最近、株式市場が活況です。昨日は売買代金が3兆円を超え、今日も2.6兆円、5月は比較的商いが低下する月ですが、連休明けの特殊事情とはいえ、海外勢が資金を日本に振り向けてきている様子がうかがえます。一部では、英国の不動産市場の伸びが鈍化したように、先進国向けの投資資金のうち、英国に振り向けていた分を日本へ回す、といった動きがあるのでは? ともされますが、仏国大統領選挙は予想通りの結果、とはいえ議会選挙を待たねばならず、かつ今が経済は絶好調。ここから落ちていく一方であるなら、資金の振り向け先として欧州には不安も残る。
米国もNASDAQは最高値を更新しつづけていますが、高すぎて買うには怖い。お隣の韓国も、国政は混乱中にもかかわらず株式市場は高値をつづけている。OPEC減産合意を上回るシェールオイルの掘削で、原油相場も下落。どうも今、世界はおかしくなっている。リスクはあるけれど、運用して収益をださないと機関投資家や個人投資家が納得してくれない。政治状況や経済情勢など、まったく無視して上げられそうな市場を、ただ上げているだけにすぎない。以前も述べたように、世界はいくつもバベルの塔のようにより高く、より高く、そう動いていることになります。
そんな中、日銀の黒田総裁がアジア開発銀行(ADB)の年次総会で、金融政策について「(経済の)教科書を文字通り適用できない」と、こぼす場面がありました。しかし残念ながら、黒田氏が読んでいる教科書は算数ですが、今の経済は数学で動いているのであり、対応がつかなくて当然です。マネタリーベースを拡大すればインフレ、算数ではそう書いてありますが、数学では金融政策の方向性、資金の流出入量、人口動態からの消費動向など、様々なものが加味されます。日本ではいくらマネタリーベースを増やしても、消費が弱いので物価が上がらない。
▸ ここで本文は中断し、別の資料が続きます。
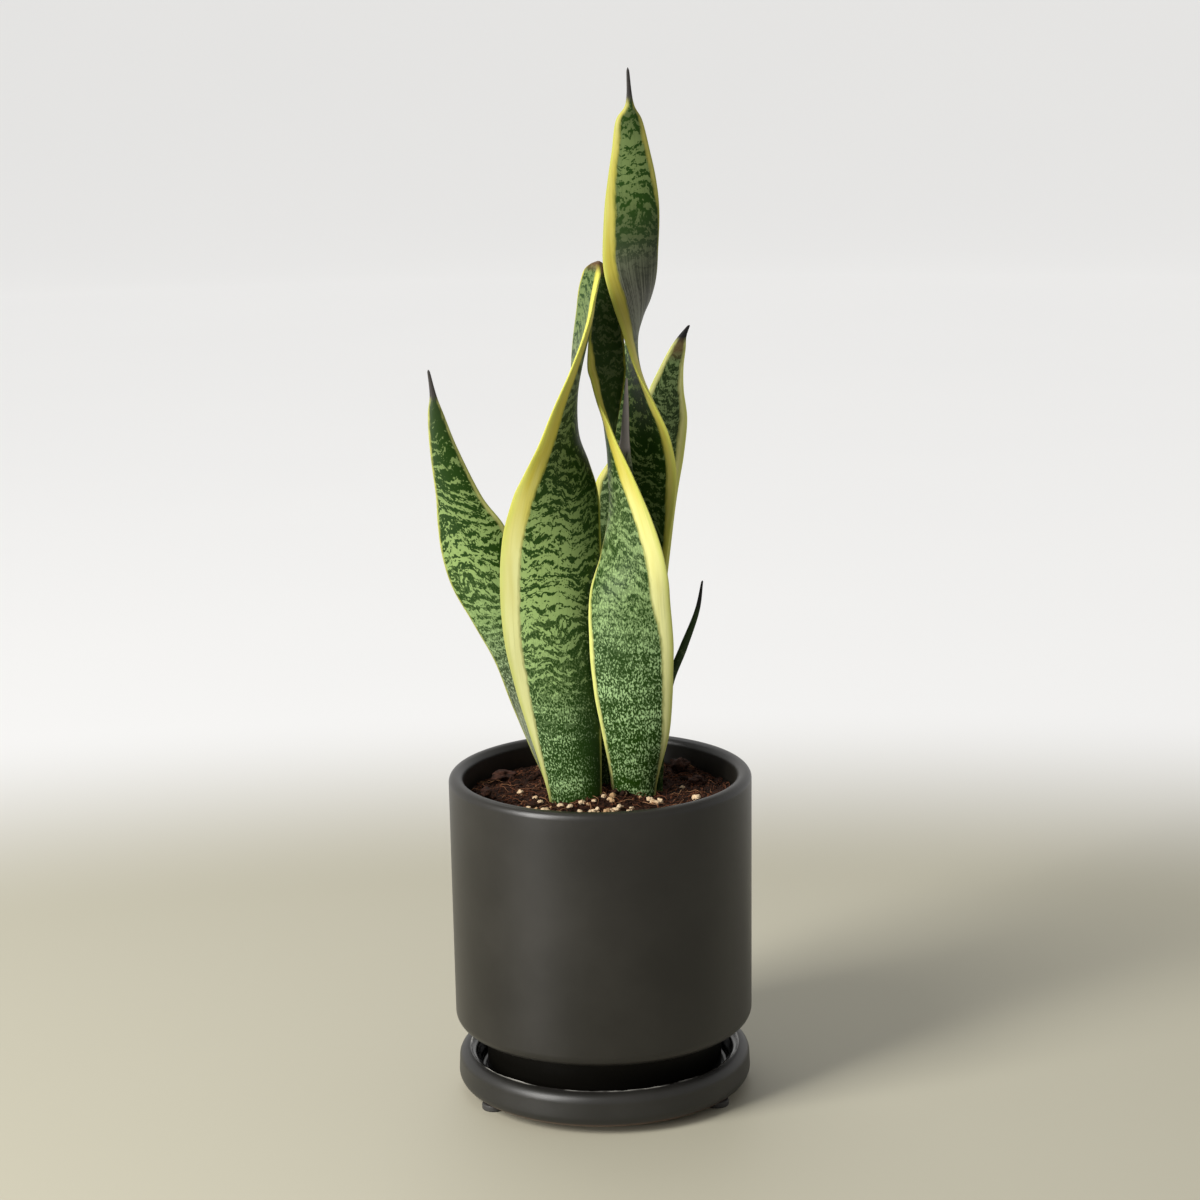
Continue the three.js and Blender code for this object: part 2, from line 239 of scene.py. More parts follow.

買わないからモノの価値が上がらないのです。
3月の毎月勤労統計は、実質賃金が前年同月比で0.8%減。これで消費が盛り上がるわけもありません。しかも深刻なのは、パート労働者の時間当たり賃金は2.1%増なのに、実質賃金は2.2%減。つまり単価は上がったけれど労働時間が減ったために、手取りが減った。企業が労働力を確保しよう、とするために薄く広く集めた結果、一人一人には恩恵が行きわたりにくい。そして恐らく、増えた部分は年金を減らされる高齢者の補填に回っているのであり、これでは経済がうまく回るはずもありません。
日銀のある幹部が、金融緩和を止めてインフレ目標が未達となったとき、支払うコストが膨大、として金融政策をつづける、と述べました。簡単に言えば、ここで止めると景気も回復していないから、日銀が抱えた資産のネガティブな部分にかかるコストが日銀の経営を圧迫するから、つづけるしかない。というダメ経営者の典型のようなことを言い出したのです。残念ながら、日銀が東芝と重なってみえます。失敗した政策を見直しもできず、泥沼に嵌まっていく。平気で数字のうそをつく安倍政権といい、数字すら正しく読み解けない日銀といい、この国では数字がすでにおかしくなり始めているのでしょう。「経済学者の9割が安倍ノミクスは危険」という中での、爆騰する市場が示す数字、何を信じるか、さえこの国ではおかしくなり始めてしまっているのでしょうね。